Estes raros corais de cerca de oito mil anos podem estar em risco. A professora do Instituto de Geociências da UFBA, Zelinda Leão, explicou que os corais da região já estão fragilizados após serem vítimas de branqueamento, devido ao aumento da temperatura da água com o fenômeno do El Niño.

“Aqui teve um branqueamento muito forte, entre março e abril, mas não teve mortalidade em massa até hoje. Quando os corais estão branqueados, eles estão frágeis. Em Abrolhos, eles sofreram branqueamento, o que pode vir a causar um mortalidade em massa”, explicou.

A professora ressalta que os corais formam a estrutura dos recifes de corais, que abrigam muitos organismos. “É comparado com a biodiversidade das florestas tropicais”, apontou Leão. Para ela, o óleo vai atacar um ecossistema que é vivo e se relaciona com uma grande cadeia de seres vivos - desde microalgas até o homem.

A baleia jubarte é um dos animais que recorre ao Banco de Abrolhos para se reproduzir. Normalmente, estes mamíferos estariam na região, mas, neste ano, as baleias se adiantaram e poucos animais permanecem em Abrolhos. “Ainda tem uma ou outra baleia por aí, mas bem menos.
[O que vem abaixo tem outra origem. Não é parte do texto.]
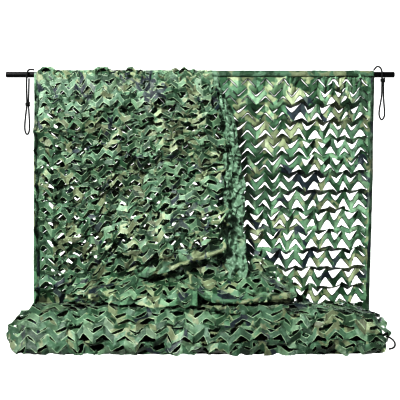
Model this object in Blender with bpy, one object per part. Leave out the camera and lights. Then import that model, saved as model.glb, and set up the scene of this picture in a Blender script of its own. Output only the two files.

Elas optaram por sair mais cedo, então hoje, o óleo não apresenta risco para as baleias”, afirmou o coordenador geral do projeto Baleia Jubarte, Eduardo Camargo.

Nova Viçosa Voluntários da cidade de Nova Viçosa, a penúltima cidade do Extremo Sul da Bahia com litoral antes da divisa com o Espírito Santo, relatam a chegada de pequenas manchas de óleo nas praias de Barra Velha e Pontal da Barra, no município. Desde o último sábado, equipes de limpeza retiram uma pequena quantidade do petróleo cru da costa. O CORREIO tentou contato com a prefeitura do município, mas não obteve sucesso.

Do outro lado da divisa, a cidade capixaba de Conceição da Barra já começou o monitoramento das praias e se prepara para uma possível chegada do óleo. São realizadas capacitações e atividades técnicas para a praias e estuários em todo Litoral do Município.

A Defesa Civil do Estado da Bahia confirma apenas 30 cidades atingidas pelo óleo na Bahia. Segundo eles, a cidade mais ao sul seria Caravelas, que fica antes de Nova Viçosa. Até o momento foram retiradas mais de 400 toneladas das praias da Bahia. De acordo com o Ibama, foram cerca de 4.200 toneladas de resíduos de óleo retirados das praias nordestinas.